INFORMATION SUPPLIED:
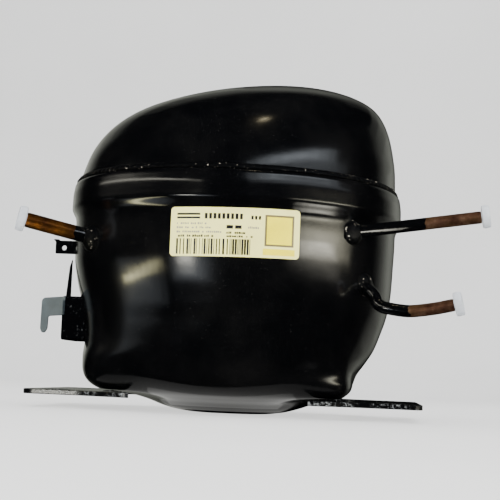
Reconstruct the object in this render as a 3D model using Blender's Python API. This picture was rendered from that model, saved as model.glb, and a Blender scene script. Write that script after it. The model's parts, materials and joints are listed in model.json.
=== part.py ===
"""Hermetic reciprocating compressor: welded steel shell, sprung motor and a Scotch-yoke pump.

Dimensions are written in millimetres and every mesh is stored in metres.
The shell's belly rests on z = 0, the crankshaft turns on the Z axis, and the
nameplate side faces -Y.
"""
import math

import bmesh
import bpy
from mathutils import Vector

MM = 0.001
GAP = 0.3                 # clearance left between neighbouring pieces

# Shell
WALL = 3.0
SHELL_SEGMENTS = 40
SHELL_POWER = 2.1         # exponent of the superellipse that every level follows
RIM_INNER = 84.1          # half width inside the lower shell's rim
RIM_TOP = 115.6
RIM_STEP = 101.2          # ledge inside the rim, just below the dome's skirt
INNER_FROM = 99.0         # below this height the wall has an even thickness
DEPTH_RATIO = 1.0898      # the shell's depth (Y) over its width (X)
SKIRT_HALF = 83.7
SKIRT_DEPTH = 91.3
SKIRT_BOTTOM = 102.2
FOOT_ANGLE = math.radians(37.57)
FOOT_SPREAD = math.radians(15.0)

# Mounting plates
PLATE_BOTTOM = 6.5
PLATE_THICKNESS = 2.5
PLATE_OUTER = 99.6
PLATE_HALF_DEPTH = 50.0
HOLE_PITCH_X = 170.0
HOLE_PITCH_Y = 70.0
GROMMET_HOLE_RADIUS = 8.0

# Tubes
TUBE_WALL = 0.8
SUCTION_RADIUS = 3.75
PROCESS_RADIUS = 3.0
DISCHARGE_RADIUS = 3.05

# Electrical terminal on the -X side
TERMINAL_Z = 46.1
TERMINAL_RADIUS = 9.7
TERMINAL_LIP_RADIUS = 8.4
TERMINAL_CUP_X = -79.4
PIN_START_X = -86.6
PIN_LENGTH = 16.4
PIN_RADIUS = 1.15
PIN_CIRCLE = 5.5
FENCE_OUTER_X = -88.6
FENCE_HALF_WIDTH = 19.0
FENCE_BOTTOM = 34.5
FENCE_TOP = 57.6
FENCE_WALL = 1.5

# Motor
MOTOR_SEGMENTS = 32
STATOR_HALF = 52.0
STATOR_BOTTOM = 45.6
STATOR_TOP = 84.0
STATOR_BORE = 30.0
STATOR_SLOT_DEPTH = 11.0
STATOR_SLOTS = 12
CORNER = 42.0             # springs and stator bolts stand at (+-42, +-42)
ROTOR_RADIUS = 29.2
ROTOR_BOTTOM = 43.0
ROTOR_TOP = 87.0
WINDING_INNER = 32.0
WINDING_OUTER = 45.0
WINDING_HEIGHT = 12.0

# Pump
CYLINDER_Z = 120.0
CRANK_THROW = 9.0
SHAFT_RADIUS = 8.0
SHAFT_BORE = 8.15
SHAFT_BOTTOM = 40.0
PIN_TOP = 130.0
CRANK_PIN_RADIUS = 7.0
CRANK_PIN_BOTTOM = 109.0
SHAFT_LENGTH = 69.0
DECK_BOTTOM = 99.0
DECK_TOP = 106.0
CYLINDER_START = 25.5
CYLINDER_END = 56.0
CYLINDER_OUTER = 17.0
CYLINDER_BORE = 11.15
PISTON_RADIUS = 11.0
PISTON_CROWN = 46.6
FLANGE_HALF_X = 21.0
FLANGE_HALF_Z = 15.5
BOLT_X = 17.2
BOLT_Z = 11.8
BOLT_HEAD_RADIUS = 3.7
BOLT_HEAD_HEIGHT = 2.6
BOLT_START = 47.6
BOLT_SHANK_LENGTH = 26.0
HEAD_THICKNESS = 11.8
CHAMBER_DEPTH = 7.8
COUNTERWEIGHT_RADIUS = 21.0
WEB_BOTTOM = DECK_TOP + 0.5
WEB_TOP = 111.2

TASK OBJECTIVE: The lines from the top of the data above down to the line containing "FOOT_SPREAD = math.radians(15.0)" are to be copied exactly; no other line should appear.

SOLUTION FOR THIS TASK:
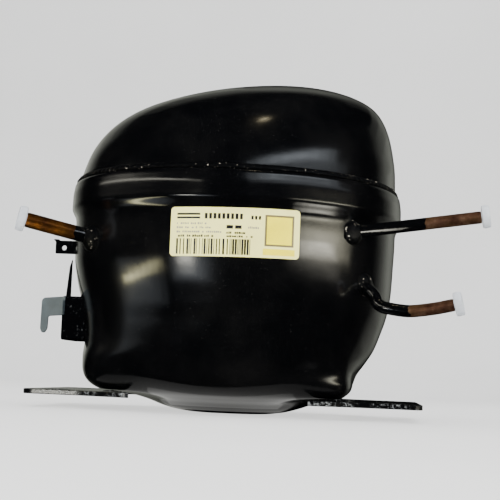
Reconstruct the object in this render as a 3D model using Blender's Python API. This picture was rendered from that model, saved as model.glb, and a Blender scene script. Write that script after it. The model's parts, materials and joints are listed in model.json.
=== part.py ===
"""Hermetic reciprocating compressor: welded steel shell, sprung motor and a Scotch-yoke pump.

Dimensions are written in millimetres and every mesh is stored in metres.
The shell's belly rests on z = 0, the crankshaft turns on the Z axis, and the
nameplate side faces -Y.
"""
import math

import bmesh
import bpy
from mathutils import Vector

MM = 0.001
GAP = 0.3                 # clearance left between neighbouring pieces

# Shell
WALL = 3.0
SHELL_SEGMENTS = 40
SHELL_POWER = 2.1         # exponent of the superellipse that every level follows
RIM_INNER = 84.1          # half width inside the lower shell's rim
RIM_TOP = 115.6
RIM_STEP = 101.2          # ledge inside the rim, just below the dome's skirt
INNER_FROM = 99.0         # below this height the wall has an even thickness
DEPTH_RATIO = 1.0898      # the shell's depth (Y) over its width (X)
SKIRT_HALF = 83.7
SKIRT_DEPTH = 91.3
SKIRT_BOTTOM = 102.2
FOOT_ANGLE = math.radians(37.57)
FOOT_SPREAD = math.radians(15.0)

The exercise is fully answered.